C’est fini le Jean Dujardin qui sortait jusqu’à pas d’heure ?
[Il rit.] Vous me ressortez ça à chaque fois ! Comme si j’étais Mick Jagger ! Il m’est arrivé de sortir tard à 40 balais, mais, pour répondre à votre question, rien n’est fini car rien n’a commencé ! Je n’ai jamais été un oiseau de nuit. Pas plus qu’un autre. Je ne me drogue pas, je m’amuse normalement, je rigole bien et basta ! Les rumeurs et les bruits de couloir vont plus vite que moi, mais si ceux qui les font courir savaient… Ils seraient déçus. C’est vrai que j’ai vécu des moments très joyeux, comme gagner un oscar à 40 ans, mais on ne va pas s’excuser d’être joyeux, non ?
Vous avez peur de vieillir, de vous transformer physiquement ?
Non. En tout cas, moins que certains potes angoissés par le temps qui passe. Certes, je constate quelques changements, comme un poil blanc que j’avais raté la veille, mais bizarrement, ce n’est pas ça qui m’inquiète. Ce qui m’ennuierait, c’est de faire rentrer le vieux en moi. Je ne veux pas perdre l’enfance.

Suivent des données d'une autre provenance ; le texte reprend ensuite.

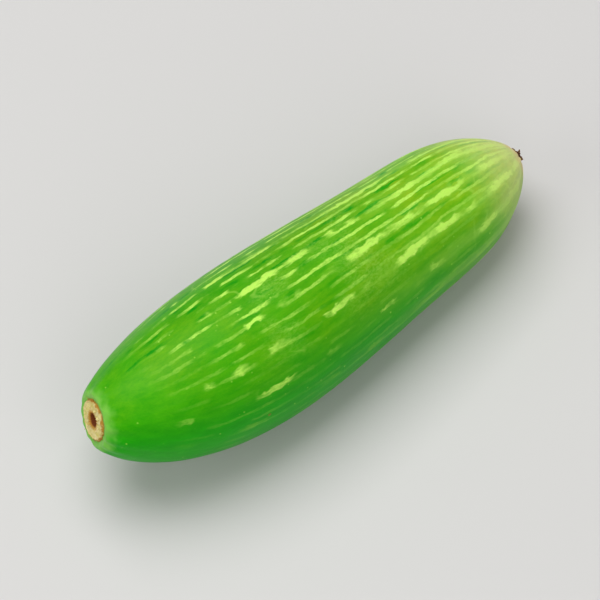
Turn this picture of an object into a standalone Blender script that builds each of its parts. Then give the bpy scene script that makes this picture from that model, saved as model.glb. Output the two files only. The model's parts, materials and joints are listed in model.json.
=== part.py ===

Vous êtes encore un gamin ?
En quelque sorte, oui. Le jour où je deviendrai taciturne, où je commencerai à avoir des idées reçues, là, je me sentirai vieux. Sur le tournage de “L’homme qui rétrécit”, j’ai couru comme un fou pendant huit semaines sur un plateau de 2 000 mètres carrés et j’avais une pêche… Et ça, ça ne vient pas de mon corps mais de mon envie. J’ai envie de faire le con ! Par exemple, je me vois bien jouer dans un nouvel “OSS 117” dans dix ans avec du poil dans les oreilles, des dents en or. Ou terminer avec “Brice de Nice”, à 82 balais, fardé comme une vieille Niçoise dans un tee-shirt informe… Mon corps parlera encore plus et ce sera vraiment pathétique avec ce personnage qui aura été mon compagnon de vie. La boucle sera bouclée.